The Mooskappe is an old, traditional miners head covering. It was intended to protect miners when working underground from the impact of small rockfalls and from hitting their heads against the gallery roof (Firste). The term is German and this type of hat was worn especially in the Harz Mountains of Germany.

== History ==
It is known that the Mooskappe was definitely used in the Harz and Barsinghausen mining regions. It appears in steel engravings from about 1850, for example by Wilhelm Ripe, as an important item of safety gear. In 1824 Heinrich Heine visited the Caroline and Dorothea mines at Clausthal, writing about these visits in various works. About the miner's uniforms he says:

These [miners] wore dark, wide, usually steel blue, jackets, usually hanging below their bellies, trousers of similar hue, a hide apron tied behind them and a small, green, felt hat, entirely rimless, like a truncated ball.
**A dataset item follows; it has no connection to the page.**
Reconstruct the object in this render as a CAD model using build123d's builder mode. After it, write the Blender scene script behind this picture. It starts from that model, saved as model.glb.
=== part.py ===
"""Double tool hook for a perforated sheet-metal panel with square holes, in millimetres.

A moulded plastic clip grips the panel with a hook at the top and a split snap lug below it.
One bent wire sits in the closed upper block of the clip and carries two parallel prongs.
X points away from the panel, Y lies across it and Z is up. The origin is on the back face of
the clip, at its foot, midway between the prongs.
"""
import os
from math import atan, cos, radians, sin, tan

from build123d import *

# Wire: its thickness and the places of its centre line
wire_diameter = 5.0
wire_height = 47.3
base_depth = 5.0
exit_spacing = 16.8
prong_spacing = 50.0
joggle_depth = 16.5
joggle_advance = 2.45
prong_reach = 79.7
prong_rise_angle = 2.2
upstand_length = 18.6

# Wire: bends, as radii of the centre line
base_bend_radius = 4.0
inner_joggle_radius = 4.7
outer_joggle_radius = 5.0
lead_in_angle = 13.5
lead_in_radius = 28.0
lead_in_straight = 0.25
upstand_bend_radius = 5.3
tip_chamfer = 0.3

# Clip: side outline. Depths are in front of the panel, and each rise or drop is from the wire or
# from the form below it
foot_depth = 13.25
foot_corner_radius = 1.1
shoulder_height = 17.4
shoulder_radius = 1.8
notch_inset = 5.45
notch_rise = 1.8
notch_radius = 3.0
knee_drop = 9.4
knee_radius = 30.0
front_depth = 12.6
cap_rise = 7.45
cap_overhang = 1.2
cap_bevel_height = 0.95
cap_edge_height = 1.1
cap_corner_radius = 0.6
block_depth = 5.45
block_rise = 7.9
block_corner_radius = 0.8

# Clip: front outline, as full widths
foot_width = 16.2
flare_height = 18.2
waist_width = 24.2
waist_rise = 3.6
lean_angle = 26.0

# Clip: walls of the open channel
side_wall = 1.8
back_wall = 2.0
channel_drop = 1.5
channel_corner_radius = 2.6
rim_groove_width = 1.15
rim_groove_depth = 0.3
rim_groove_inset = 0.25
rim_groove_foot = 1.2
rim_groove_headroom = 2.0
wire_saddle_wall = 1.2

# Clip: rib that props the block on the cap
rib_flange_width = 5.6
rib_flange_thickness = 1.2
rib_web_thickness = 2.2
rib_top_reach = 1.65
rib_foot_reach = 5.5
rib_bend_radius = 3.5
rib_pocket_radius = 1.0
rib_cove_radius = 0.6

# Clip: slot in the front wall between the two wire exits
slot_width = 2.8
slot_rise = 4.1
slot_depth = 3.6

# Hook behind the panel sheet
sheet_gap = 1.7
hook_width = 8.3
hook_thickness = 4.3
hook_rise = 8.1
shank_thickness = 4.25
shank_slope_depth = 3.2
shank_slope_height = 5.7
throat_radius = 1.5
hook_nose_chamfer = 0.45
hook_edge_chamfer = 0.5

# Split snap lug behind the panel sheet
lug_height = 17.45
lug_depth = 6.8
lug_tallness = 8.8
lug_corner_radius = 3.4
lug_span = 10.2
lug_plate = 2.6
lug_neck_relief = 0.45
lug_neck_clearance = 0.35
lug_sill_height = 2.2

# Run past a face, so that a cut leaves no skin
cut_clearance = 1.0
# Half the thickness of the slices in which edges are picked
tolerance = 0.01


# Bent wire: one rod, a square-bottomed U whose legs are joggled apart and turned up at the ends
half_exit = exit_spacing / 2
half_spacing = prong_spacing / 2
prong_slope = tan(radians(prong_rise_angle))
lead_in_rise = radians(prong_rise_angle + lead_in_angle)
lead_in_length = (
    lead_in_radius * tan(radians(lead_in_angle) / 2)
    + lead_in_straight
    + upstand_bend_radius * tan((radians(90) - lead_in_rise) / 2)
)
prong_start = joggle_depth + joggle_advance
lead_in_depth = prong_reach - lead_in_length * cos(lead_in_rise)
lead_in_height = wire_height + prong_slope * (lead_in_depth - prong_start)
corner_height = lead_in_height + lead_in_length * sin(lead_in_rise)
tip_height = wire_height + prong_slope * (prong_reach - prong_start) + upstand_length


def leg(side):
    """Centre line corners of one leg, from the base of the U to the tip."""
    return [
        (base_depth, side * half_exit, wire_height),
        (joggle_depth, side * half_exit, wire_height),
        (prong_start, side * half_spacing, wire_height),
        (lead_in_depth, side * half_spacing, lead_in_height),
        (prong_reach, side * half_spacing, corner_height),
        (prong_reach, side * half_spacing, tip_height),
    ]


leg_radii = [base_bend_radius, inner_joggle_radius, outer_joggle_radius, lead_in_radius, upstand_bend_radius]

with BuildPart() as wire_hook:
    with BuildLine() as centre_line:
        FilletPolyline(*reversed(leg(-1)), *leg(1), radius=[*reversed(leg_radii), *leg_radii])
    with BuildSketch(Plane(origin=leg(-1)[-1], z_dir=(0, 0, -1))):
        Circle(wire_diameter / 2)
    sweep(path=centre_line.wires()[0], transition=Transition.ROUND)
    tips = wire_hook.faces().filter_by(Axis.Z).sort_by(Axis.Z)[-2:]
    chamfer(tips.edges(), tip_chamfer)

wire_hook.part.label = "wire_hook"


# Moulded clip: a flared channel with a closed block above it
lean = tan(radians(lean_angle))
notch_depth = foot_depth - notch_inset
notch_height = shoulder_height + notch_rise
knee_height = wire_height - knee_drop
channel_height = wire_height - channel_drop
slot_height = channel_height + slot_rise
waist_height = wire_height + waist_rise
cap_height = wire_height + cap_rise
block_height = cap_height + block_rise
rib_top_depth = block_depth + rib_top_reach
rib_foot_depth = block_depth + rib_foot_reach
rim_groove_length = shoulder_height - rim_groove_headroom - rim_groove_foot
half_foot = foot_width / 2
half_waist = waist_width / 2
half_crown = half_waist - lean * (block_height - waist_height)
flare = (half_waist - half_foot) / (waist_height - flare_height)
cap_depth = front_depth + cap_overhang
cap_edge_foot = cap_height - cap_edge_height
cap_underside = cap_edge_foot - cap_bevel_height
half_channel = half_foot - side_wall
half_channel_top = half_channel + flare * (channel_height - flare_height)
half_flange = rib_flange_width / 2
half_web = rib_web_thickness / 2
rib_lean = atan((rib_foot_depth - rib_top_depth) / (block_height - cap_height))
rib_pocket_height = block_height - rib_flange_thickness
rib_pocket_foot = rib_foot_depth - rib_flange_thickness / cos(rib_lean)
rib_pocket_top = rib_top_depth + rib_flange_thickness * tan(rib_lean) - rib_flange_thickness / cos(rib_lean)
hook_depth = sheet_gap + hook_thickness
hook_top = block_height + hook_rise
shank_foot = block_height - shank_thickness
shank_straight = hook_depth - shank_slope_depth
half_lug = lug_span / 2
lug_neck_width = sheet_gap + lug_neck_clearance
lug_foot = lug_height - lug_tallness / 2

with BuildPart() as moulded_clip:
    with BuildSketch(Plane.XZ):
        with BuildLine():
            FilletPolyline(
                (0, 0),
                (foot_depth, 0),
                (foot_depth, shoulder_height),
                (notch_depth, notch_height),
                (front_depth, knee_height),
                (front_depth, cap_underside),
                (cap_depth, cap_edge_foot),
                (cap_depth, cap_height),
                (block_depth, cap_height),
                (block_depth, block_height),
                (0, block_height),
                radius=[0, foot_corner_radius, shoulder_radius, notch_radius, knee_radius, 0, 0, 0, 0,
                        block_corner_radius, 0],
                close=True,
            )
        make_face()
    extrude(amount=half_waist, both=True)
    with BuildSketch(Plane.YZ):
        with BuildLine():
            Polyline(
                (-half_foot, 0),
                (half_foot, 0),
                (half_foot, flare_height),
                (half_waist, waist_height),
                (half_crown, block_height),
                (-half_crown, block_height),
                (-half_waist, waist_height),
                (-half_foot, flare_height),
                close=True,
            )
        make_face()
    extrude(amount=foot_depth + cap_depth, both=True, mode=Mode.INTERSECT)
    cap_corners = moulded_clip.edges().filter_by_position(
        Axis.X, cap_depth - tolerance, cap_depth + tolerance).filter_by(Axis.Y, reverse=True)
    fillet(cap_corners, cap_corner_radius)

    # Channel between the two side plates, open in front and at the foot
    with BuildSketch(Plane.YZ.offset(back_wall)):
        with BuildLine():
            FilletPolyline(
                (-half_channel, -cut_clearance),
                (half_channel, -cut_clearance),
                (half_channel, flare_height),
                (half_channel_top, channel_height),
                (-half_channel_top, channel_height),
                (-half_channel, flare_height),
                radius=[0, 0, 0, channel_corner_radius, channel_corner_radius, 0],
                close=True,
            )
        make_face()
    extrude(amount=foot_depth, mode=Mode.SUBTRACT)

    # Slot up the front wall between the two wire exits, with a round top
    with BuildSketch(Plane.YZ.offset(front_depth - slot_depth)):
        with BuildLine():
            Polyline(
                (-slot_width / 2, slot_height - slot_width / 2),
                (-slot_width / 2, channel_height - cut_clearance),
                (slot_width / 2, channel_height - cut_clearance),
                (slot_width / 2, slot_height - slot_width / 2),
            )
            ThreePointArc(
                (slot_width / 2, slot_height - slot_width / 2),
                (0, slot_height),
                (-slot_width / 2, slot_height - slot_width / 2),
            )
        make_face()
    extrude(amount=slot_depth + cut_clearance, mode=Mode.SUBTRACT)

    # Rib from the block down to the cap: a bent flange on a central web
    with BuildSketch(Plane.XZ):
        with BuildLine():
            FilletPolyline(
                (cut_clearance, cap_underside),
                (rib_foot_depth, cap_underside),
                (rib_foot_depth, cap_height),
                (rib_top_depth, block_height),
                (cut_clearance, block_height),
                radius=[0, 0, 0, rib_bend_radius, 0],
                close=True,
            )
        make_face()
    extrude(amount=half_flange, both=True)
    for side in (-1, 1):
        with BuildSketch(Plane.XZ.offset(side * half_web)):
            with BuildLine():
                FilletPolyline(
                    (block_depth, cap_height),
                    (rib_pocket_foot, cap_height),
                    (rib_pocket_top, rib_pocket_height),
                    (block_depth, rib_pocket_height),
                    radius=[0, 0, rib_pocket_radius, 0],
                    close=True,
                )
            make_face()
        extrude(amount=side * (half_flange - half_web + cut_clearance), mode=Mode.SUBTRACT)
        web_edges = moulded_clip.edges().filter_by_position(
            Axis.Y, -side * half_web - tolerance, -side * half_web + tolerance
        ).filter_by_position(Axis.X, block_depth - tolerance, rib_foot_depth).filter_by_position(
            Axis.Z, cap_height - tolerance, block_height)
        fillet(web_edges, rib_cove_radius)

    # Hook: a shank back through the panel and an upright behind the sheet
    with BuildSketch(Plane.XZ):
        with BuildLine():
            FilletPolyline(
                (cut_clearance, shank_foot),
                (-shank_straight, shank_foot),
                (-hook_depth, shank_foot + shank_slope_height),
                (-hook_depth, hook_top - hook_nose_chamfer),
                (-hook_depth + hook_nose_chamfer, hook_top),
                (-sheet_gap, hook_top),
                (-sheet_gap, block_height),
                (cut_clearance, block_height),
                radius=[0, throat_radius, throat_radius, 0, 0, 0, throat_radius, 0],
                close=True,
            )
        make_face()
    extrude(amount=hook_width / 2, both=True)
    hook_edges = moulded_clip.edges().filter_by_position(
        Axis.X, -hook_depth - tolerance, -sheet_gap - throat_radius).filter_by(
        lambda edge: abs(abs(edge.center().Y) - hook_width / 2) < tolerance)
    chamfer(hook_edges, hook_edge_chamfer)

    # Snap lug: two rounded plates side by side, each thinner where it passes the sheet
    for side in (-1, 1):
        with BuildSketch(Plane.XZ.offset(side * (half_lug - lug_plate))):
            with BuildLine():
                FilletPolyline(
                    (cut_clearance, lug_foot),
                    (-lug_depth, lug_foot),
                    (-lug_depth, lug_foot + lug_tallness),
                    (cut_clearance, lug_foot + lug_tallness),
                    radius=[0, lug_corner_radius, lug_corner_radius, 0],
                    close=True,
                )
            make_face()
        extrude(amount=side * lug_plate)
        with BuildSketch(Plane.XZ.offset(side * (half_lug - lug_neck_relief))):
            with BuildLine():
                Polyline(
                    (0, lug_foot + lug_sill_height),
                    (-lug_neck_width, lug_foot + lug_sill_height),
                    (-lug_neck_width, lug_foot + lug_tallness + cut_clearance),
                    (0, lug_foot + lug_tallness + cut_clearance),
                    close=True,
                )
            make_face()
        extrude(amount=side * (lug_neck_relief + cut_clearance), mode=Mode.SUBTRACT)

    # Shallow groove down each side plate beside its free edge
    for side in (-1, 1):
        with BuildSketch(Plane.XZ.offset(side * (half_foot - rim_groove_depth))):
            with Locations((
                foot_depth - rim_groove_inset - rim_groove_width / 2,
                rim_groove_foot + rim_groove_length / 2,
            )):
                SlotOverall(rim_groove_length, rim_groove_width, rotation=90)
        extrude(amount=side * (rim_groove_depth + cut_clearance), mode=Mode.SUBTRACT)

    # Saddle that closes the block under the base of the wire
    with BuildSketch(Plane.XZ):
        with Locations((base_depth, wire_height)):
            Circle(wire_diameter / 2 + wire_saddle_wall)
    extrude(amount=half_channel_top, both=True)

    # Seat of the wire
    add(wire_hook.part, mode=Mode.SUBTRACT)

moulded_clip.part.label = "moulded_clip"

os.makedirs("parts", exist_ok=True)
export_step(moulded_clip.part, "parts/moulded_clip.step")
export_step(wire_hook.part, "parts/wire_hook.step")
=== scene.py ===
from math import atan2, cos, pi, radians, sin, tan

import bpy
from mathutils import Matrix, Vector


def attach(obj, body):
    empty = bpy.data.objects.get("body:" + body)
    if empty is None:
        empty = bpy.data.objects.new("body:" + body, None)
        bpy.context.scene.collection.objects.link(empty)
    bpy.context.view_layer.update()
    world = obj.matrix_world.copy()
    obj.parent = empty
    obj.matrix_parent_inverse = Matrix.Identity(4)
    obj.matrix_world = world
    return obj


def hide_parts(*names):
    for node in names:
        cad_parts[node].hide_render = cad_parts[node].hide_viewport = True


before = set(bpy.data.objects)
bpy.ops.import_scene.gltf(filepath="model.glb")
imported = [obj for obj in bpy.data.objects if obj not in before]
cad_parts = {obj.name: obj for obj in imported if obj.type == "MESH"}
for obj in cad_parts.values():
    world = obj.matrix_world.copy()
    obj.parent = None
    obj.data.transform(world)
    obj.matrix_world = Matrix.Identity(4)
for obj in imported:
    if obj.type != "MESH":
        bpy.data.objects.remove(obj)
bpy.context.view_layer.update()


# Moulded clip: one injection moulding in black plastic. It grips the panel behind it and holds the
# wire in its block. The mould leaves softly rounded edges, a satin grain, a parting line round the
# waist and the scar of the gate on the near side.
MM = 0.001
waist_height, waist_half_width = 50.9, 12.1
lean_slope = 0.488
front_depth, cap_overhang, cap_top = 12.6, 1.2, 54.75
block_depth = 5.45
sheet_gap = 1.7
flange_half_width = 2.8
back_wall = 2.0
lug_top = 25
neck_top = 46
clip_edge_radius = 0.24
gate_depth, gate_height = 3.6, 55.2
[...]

(Diese (Bergleute) tragen dunkle, gewöhnlich stahlblaue, weite, bis über den Bauch herabhängende Jacken, Hosen von ähnlicher Farbe, ein hinten aufgebundenes Schurzfell und kleine grüne Filzhüte, ganz randlos wie ein abgekappter Kegel.)
— Heinrich Heine, Die Harzreise (1824)

== Design ==
The Mooskappe was usually made of a hard, green felt, but there were also "crocheted" (gehäkelte) designs. The shape is either clearly cylindrical but it can also be dome-shaped.